A 'junior' team with machines built and maintained to the same level of the factory bikes--will this help show Ducati the path back to the good times?
image by dean adams

Editor's Note: This continues a series counting down the top 15 stories in MotoGP in 2012, as determined by the Soup staff.

No. 14 of 2012: Ducati Gives Birth To Junior

It seemed for all of 2011 and most of 2012 that Ducati couldn't get out of its way. Countless promises of improvements to its Desmosedici GP11 and GP12 MotoGP bikes created nearly the same result—lapping around one second slower than factory rivals from Yamaha and Honda and finishing somewhere between sixth and 11th in dry conditions.
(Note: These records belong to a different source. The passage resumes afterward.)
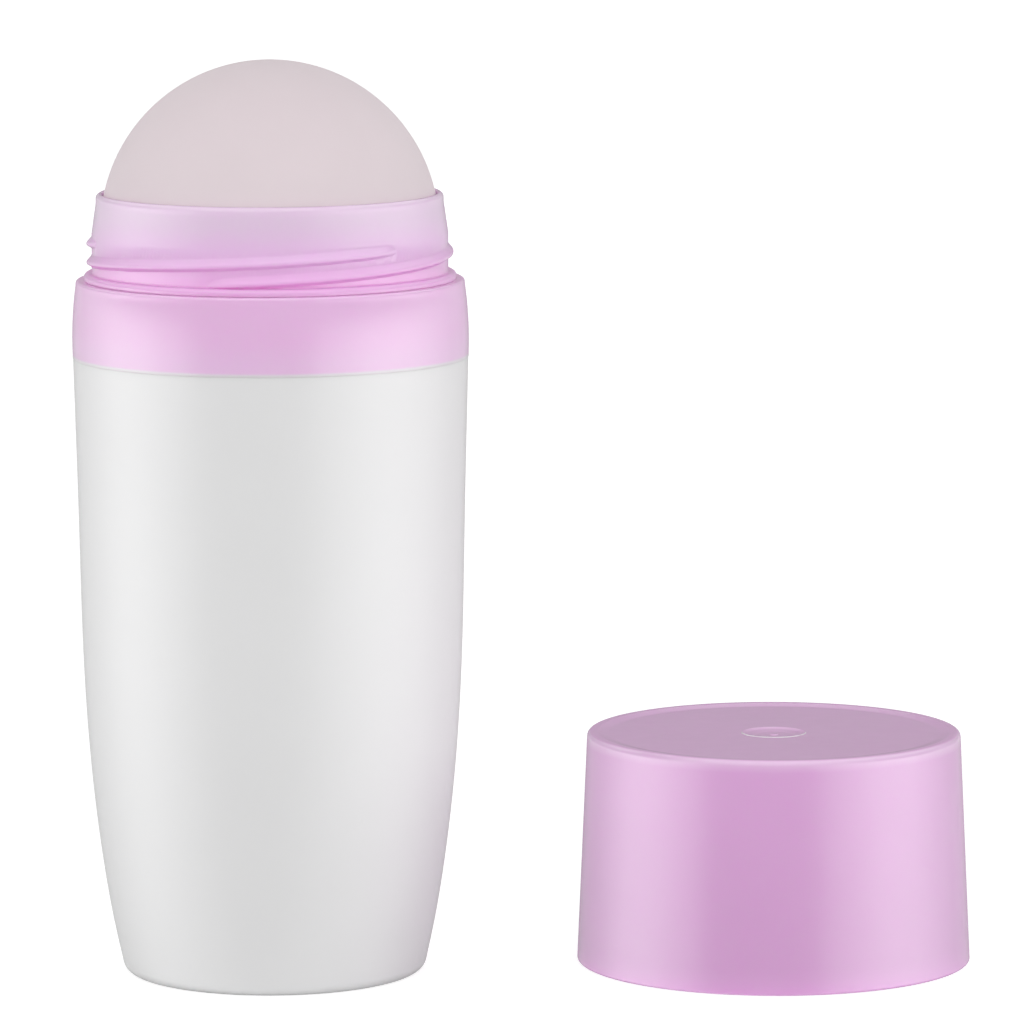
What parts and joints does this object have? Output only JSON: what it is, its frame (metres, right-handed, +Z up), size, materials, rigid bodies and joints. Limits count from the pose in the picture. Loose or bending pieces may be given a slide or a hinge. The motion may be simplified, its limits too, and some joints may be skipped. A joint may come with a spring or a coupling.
{
  "type": "roll on bottle",
  "caption": "Upright roll-on bottle with a free-turning ball in a threaded neck, and its screw cap standing mouth down beside it.",
  "frame": {"origin": "centre of the bottle's foot, on the surface it stands on", "axes": "+Z up along the bottle's axis, +X towards the cap that stands beside it, -Y towards the viewer of the picture"},
  "size_m": [0.0947, 0.0466, 0.0964],
  "materials": {
    "white_body": "glossy opaque white",
    "pink_fitment": "glossy, slightly translucent pink",
    "pink_cap": "glossy, slightly translucent mauve pink",
    "frosted_ball": "finely ground, frosted translucent",
    "natural_seat": "natural uncoloured, soft and waxy",
    "seal_rubber": "dark grey soft rubber"
  },
  "bodies": {
    "bottle": {"bottle_body": "white_body", "shoulder_collar": "pink_fitment", "ball_housing": "pink_fitment", "ball_seat": "natural_seat", "plug_seal": "seal_rubber"},
    "ball": {"ball_lower_shell": "frosted_ball", "ball_upper_shell": "frosted_ball"},
    "cap": {"cap": "pink_cap"}
  },
  "joints": [
    {"name": "ball_roll", "type": "hinge", "parent": "bottle", "child": "ball", "pos_m": [0, 0, 0.07863], "axis": [1, 0, 0], "continuous": true},
    {"name": "cap_lift", "type": "slide", "parent": "bottle", "child": "cap", "axis": [0, 0, 1], "range_m": [0, 0.1]}
  ]
}
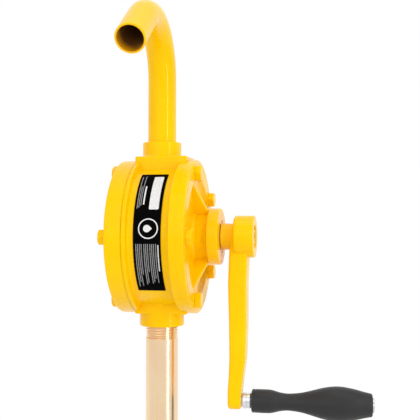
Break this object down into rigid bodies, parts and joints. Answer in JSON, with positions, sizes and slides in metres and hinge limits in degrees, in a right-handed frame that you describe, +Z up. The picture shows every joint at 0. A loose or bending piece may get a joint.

Yamaha and Honda both had strong satellite teams pushing at the works outfits, sometimes even nipping at their rear tires and beating them. Tech 3 Yamaha and Gresini Honda and LCR Honda also consistently beat the Ducati factory bikes of World Champions Valentino Rossi and Nicky Hayden, while Ducati's one-bike satellite teams at Pramac and Cardion AB usually were targeted by the CRT leaders and all but useless to the factory team in Bologna.
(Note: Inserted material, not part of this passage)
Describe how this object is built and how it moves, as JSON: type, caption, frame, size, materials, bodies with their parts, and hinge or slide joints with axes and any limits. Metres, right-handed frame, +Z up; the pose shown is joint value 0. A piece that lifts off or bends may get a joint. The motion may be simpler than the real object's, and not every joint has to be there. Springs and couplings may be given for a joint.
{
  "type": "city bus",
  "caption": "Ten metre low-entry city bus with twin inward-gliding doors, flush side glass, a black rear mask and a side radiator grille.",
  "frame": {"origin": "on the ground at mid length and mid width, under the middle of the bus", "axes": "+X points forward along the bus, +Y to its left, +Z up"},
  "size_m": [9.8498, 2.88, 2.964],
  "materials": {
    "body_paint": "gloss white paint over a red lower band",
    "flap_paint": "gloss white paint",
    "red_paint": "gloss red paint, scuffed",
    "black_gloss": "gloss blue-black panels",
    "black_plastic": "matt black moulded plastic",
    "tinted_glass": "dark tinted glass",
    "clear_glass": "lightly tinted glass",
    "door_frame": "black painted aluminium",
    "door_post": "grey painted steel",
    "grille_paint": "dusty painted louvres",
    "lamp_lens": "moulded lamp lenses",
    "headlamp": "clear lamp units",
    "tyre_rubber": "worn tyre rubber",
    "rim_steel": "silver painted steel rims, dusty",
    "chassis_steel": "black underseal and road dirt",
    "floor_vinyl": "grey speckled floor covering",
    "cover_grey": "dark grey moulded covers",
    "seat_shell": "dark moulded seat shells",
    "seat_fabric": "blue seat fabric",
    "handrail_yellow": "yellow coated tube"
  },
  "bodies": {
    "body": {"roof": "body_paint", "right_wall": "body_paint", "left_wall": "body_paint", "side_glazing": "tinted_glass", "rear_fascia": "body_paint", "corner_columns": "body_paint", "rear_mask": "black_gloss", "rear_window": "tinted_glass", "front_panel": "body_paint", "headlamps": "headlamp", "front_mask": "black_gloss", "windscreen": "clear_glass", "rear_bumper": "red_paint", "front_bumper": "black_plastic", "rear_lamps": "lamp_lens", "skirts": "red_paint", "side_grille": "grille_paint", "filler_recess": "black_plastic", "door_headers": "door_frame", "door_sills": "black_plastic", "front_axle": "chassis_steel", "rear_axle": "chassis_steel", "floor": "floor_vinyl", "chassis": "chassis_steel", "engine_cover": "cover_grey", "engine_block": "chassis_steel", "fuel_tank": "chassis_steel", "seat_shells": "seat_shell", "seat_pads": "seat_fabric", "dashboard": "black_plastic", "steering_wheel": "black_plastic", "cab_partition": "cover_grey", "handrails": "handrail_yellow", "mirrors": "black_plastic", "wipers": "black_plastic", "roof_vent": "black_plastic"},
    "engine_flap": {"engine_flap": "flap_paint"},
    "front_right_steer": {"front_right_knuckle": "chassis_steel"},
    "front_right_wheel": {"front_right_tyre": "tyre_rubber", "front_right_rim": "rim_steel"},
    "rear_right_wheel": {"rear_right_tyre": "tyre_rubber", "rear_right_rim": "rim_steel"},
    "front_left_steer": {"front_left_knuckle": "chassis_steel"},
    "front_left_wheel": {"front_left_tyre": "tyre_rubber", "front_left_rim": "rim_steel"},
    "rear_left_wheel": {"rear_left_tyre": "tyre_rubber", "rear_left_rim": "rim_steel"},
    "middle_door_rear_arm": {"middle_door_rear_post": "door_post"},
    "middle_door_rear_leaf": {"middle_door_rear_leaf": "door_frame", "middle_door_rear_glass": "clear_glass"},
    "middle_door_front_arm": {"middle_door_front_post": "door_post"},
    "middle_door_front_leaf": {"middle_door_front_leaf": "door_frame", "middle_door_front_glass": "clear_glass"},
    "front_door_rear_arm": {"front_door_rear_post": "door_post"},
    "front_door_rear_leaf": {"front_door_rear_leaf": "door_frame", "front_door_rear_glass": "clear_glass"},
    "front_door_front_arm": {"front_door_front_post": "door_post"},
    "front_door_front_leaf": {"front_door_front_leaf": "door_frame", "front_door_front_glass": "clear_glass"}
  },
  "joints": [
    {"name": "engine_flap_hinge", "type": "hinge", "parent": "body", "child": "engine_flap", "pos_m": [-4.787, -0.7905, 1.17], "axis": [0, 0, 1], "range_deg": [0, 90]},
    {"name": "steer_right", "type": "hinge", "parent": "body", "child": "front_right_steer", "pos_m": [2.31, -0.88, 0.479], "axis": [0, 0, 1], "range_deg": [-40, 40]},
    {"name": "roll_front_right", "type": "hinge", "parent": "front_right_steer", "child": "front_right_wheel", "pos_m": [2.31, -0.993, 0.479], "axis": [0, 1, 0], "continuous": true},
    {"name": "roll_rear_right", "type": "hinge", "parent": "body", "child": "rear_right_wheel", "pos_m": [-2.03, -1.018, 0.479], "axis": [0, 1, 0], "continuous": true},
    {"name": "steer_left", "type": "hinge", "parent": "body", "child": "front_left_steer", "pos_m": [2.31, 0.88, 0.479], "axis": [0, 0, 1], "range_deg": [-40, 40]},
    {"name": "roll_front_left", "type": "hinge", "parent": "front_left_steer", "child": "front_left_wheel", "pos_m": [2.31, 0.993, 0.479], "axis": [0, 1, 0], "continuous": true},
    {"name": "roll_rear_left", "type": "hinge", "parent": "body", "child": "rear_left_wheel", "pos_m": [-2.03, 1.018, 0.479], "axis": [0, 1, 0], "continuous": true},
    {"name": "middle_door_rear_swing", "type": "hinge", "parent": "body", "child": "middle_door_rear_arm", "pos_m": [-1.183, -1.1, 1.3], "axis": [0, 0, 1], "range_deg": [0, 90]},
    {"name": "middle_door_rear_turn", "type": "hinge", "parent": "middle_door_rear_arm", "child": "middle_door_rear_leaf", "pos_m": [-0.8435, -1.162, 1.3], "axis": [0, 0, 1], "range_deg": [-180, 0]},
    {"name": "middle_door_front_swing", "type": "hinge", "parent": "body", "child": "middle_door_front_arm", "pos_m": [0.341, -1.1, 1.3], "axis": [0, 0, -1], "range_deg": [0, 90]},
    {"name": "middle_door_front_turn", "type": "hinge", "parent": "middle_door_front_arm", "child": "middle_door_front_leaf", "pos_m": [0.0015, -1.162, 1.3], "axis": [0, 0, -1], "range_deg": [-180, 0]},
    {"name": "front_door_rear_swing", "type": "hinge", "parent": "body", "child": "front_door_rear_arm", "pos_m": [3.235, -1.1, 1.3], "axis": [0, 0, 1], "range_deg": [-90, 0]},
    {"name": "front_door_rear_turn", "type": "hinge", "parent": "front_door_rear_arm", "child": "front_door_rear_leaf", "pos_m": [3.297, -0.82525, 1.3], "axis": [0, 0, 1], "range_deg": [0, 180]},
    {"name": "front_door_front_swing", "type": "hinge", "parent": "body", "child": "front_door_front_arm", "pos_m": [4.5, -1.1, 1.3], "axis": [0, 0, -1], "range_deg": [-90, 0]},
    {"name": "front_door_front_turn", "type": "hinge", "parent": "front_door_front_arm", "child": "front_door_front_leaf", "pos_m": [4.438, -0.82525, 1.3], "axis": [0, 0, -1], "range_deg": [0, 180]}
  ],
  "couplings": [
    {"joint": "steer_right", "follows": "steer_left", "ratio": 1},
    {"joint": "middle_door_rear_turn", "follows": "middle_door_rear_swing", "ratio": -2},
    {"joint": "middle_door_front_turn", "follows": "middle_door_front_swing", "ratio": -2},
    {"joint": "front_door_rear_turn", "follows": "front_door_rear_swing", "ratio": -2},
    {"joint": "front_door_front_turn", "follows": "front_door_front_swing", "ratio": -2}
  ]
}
Ducati knew something had to be done. Rumors of the creation of a "junior" team to work closely with the factory team on the development of the GP13 started circulating and intensifying this summer.
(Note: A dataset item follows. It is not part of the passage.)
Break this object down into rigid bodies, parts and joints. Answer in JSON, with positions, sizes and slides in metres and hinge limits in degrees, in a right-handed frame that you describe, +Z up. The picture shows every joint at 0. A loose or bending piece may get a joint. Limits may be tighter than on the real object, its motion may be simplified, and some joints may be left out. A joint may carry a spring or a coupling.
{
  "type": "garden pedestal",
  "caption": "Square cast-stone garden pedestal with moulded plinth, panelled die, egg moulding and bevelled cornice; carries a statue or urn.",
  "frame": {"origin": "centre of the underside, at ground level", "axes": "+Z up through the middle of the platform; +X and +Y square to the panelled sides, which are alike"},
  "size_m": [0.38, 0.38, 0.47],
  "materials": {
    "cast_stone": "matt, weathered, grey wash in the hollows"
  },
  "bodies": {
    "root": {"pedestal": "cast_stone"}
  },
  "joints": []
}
In early September, Ducati announced it was forming the rumored "junior" team to be run by Pramac, with American Ben Spies and Moto2 graduate Andrea "Crazy Joe" Iannone as the riders. The announcement and choice of riders were two of the worst-kept secrets in the paddock all season.

But Ducati still popped a bit of a surprise in the announcement. The Boys from Bologna insisted Spies and Iannone would receive factory-spec GP13's next season, giving the manufacturer four factory bikes on the MotoGP grid. Ducati insisted this was the best path to accelerate development of the GP13 for Hayden and new factory team recruit Andrea Dovizioso.

The junior team provided more than just a route to the premier class for Italian rising star Iannone and a career lifeline for Spies, whose MotoGP tenure appeared to be over when he announced in late July that he was leaving the Yamaha factory team at the end of the season. It also provided a clear signal from Ducati that the standard paradigm of two factory bikes and two satellite bikes wasn't working.

Ducati has significant financial and technical backing from new owner Audi. It was now or never to take risks, to show Ducatistas around the world that it meant business.